- _Stated task_
Quote exactly, and only, the lines of the material below from the line with "The Blender code for this object continues. Write part 3, from" through the line with "return Value(self, made.outputs[output])".
— start of Records supplied —
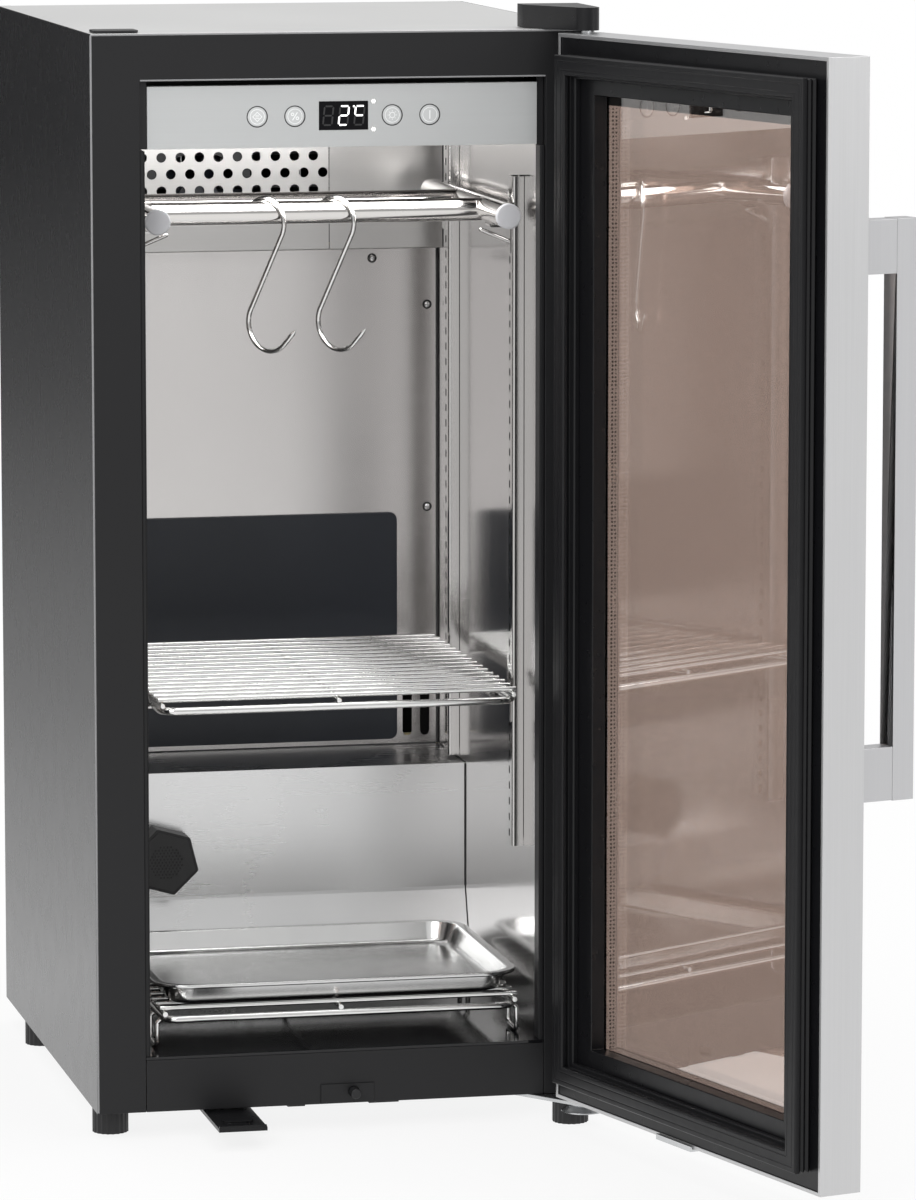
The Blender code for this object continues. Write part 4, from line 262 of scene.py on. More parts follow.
class Finish:
    """A material: its node tree, its Principled shader and the patterns that vary it."""

    def __init__(self, name, slot, **constants):
        self.material = bpy.data.materials.new(name)
        self.material.use_nodes = True
        self.slot = slot
        self.tree = self.material.node_tree
        self.shader = self.tree.nodes["Principled BSDF"]
        for key, value in constants.items():
            self.shader.inputs[key.replace("_", " ").title().replace("Ior", "IOR")].default_value = value
        self.place = self.add("ShaderNodeTexCoord", output="Object")

    def add(self, kind, values=None, output=0, **settings):
        return add(self.tree, kind, values, output, **settings)

    def set(self, name, value):
        feed(self.tree, self.shader.inputs[name], value)

    def stretched(self, scale):
        """Object coordinates with each axis scaled, so that a pattern runs along one of them."""
        return self.add("ShaderNodeMapping", {"Vector": self.place, "Scale": scale})

    def noise(self, scale, detail=3, where=None, roughness=0.5):
        values = {"Vector": where or self.place, "Scale": scale, "Detail": detail, "Roughness": roughness}
        return self.add("ShaderNodeTexNoise", values)

    def cells(self, scale, output, randomness=1.0):
        values = {"Vector": self.place, "Scale": scale, "Randomness": randomness}
        return self.add("ShaderNodeTexVoronoi", values, output)

    def spread(self, pattern, low=0, high=1, start=0.3, end=0.7):
        """Maps a pattern from start..end to low..high."""
        values = {"Value": pattern, "From Min": start, "From Max": end, "To Min": low, "To Max": high}
        return self.add("ShaderNodeMapRange", values)

    def tint(self, factor, colour, low, high, lift=0.0, socket="Base Color"):
        """Varies a colour by a factor between two shares of it."""
        first = [c * low for c in colour]
        second = [c * high + lift for c in colour]
        values = {"Factor": factor, "A": (*first, 1), "B": (*second, 1)}
        self.set(socket, self.add("ShaderNodeMix", values, "Result", data_type="RGBA"))

    def dull(self, pattern, roughness, low, high):
        """Varies the roughness by a pattern between two shares of it."""
        self.set("Roughness", self.spread(pattern, roughness * low, roughness * high))

    def raise_by(self, height, distance, strength=0.2):
        """Bumps the surface by a height pattern, in metres."""
        values = {"Height": height, "Distance": distance, "Strength": strength}
        self.set("Normal", self.add("ShaderNodeBump", values))


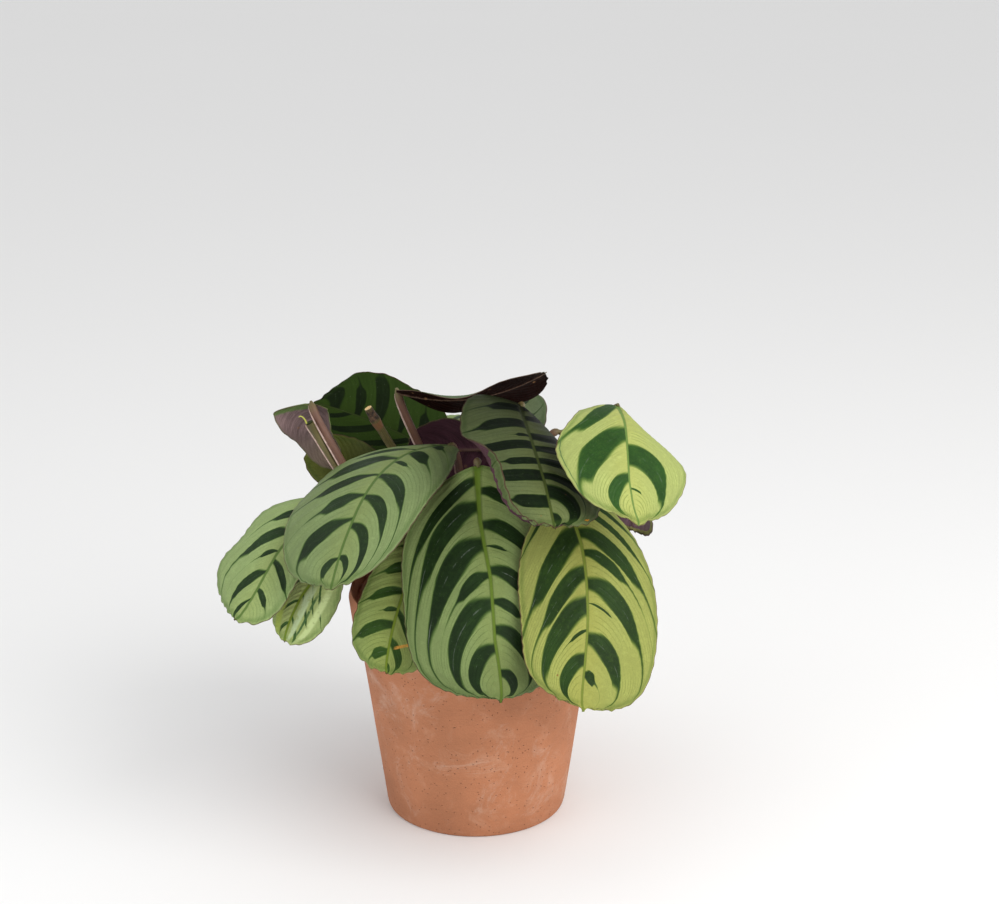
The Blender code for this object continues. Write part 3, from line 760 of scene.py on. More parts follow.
class Finish:
    """A procedural material in the making."""

    def __init__(self, name, specular=0.5):
        self.material = bpy.data.materials.new(name)
        self.material.use_nodes = True
        self.tree = self.material.node_tree
        self.shader = self.tree.nodes["Principled BSDF"].inputs
        self.shader["Specular IOR Level"].default_value = specular
        self.colour = None

    def node(self, kind, settings=None, sockets=None, output=0):
        """Adds a node, sets it up, fills its sockets and gives one of its outputs."""
        made = self.tree.nodes.new("ShaderNode" + kind)
        for name, value in (settings or {}).items():
            if name == "stops":
                self.set_stops(made.color_ramp, value)
            else:
                setattr(made, name, value)
        for key, value in (sockets or {}).items():
            self.fill(made.inputs[key], value)
        return Value(self, made.outputs[output])

    def fill(self, socket, value):
        """Links a value to a socket, or sets the socket to a number, vector or colour."""
        if isinstance(value, Value):
            self.tree.links.new(value.socket, socket)
        elif socket.type == "RGBA":
            socket.default_value = (*value[:3], 1.0)
        else:
            socket.default_value = value

    @staticmethod
    def set_stops(ramp, stops):
        """Gives a colour ramp its stops of (position, colour)."""
        while len(ramp.elements) > 1:
            ramp.elements.remove(ramp.elements[-1])
        for i, (position, colour) in enumerate(sorted(stops)):
            element = ramp.elements[0] if i == 0 else ramp.elements.new(position)
            element.position = position
            element.color = (*colour, 1.0)

    def mix(self, factor, low, high):
        """The colour low where the factor is 0, and high where it is 1."""
        return self.node("Mix", {"data_type": "RGBA"}, {0: factor, 6: low, 7: high}, 2)

    def begin(self, factor, low, high):
        """Starts the finish's colour as a mix of two."""
        self.colour = self.mix(factor, low, high)

    def over(self, mask, colour):
        """Lays a colour over the finish's colour where the mask is 1."""
        self.colour = self.mix(mask, self.colour, colour)

    def ramp(self, value, stops):
        """A colour ramp of a value."""
        return self.node("ValToRGB", {"stops": stops}, {0: value})

    def curve(self, value, stops):
        """A number that follows (position, number) stops, as a grey colour ramp's red."""
        grey = self.ramp(value, [(position, (number,) * 3) for position, number in stops])
        return self.parts(grey)[0]

    def parts(self, vector):
        """The three numbers of a colour or a vector."""
        kind = "SeparateColor" if vector.socket.type == "RGBA" else "SeparateXYZ"
        made = self.node(kind, {}, {0: vector})
        return [Value(self, output) for output in made.socket.node.outputs]

    def attribute(self, name):
        """A vector that the mesh holds for each corner."""
        return self.node("Attribute", {"attribute_name": name}, {}, 1)

    def numbers(self, name):
        """The three numbers of a vector that the mesh holds for each corner."""
        return self.parts(self.attribute(name))

    def place(self):
        """The point's place on the object, in metres."""
        return self.node("TexCoord", {}, {}, "Object")

    def stretch(self, vector, scale):
        """A vector multiplied by another, axis by axis."""
        return self.node("VectorMath", {"operation": "MULTIPLY"}, {0: vector, 1: scale})

    def vector(self, x, y, z):
        """A vector from three numbers or values."""
        return self.node("CombineXYZ", {}, {0: x, 1: y, 2: z})

    def noise(self, vector, scale, detail=3.0, roughness=0.55, distortion=0.0):
        """Fractal noise from 0 to 1."""
        return self.node("TexNoise", {}, {"Vector": vector, "Scale": scale, "Detail": detail,
                                          "Roughness": roughness, "Distortion": distortion})

    def spots(self, vector, scale, low, high):
        """Round spots: 1 in a cell's middle, 0 outside."""
        cells = self.node("TexVoronoi", {"feature": "F1"}, {"Vector": vector, "Scale": scale})
        return 1 - cells.ease(low, high)

    def paint(self, roughness, height=None, depth=0.0004):
        """Joins the colour, the roughness and the relief to the shader, and gives the material."""
        self.fill(self.shader["Base Color"], self.colour)
        self.fill(self.shader["Roughness"], roughness)
        if height is not None:
            bump = self.node("Bump", {}, {"Height": height, "Distance": depth, "Strength": 1.0})
            self.fill(self.shader["Normal"], bump)
        return self.material


STRIPE_BODY = (
    (0.0, 1.0), (0.48, 1.0), (0.55, 0.9), (0.60, 0.68), (0.645, 0.42), (0.685, 0.26),
    (0.74, 0.17), (0.87, 0.12), (1.0, 0.0),
)
STRIPE_OPENS = 0.36
TAIL_SHARE = 1.55
RAMP_FROM, RAMP_TO = -0.3, 1.05


def stripe_stops(half):
    """Ramp stops along the midrib. Red peaks at each stripe's middle, and green is its reach."""
    stops = []
    last = RAMP_FROM
    for start, width, reach in sorted(half.stripes):
        low, high = max(start - width, last + 0.0005), start + width
        for value, red in ((low, 0.0), (start, 1.0), (high, 0.0)):
            stops.append(((value - RAMP_FROM) / (RAMP_TO - RAMP_FROM), (red, reach, 0.0)))
        last = high
    return stops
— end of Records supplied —
- _Reply_
The Blender code for this object continues. Write part 3, from line 760 of scene.py on. More parts follow.
class Finish:
    """A procedural material in the making."""

    def __init__(self, name, specular=0.5):
        self.material = bpy.data.materials.new(name)
        self.material.use_nodes = True
        self.tree = self.material.node_tree
        self.shader = self.tree.nodes["Principled BSDF"].inputs
        self.shader["Specular IOR Level"].default_value = specular
        self.colour = None

    def node(self, kind, settings=None, sockets=None, output=0):
        """Adds a node, sets it up, fills its sockets and gives one of its outputs."""
        made = self.tree.nodes.new("ShaderNode" + kind)
        for name, value in (settings or {}).items():
            if name == "stops":
                self.set_stops(made.color_ramp, value)
            else:
                setattr(made, name, value)
        for key, value in (sockets or {}).items():
            self.fill(made.inputs[key], value)
        return Value(self, made.outputs[output])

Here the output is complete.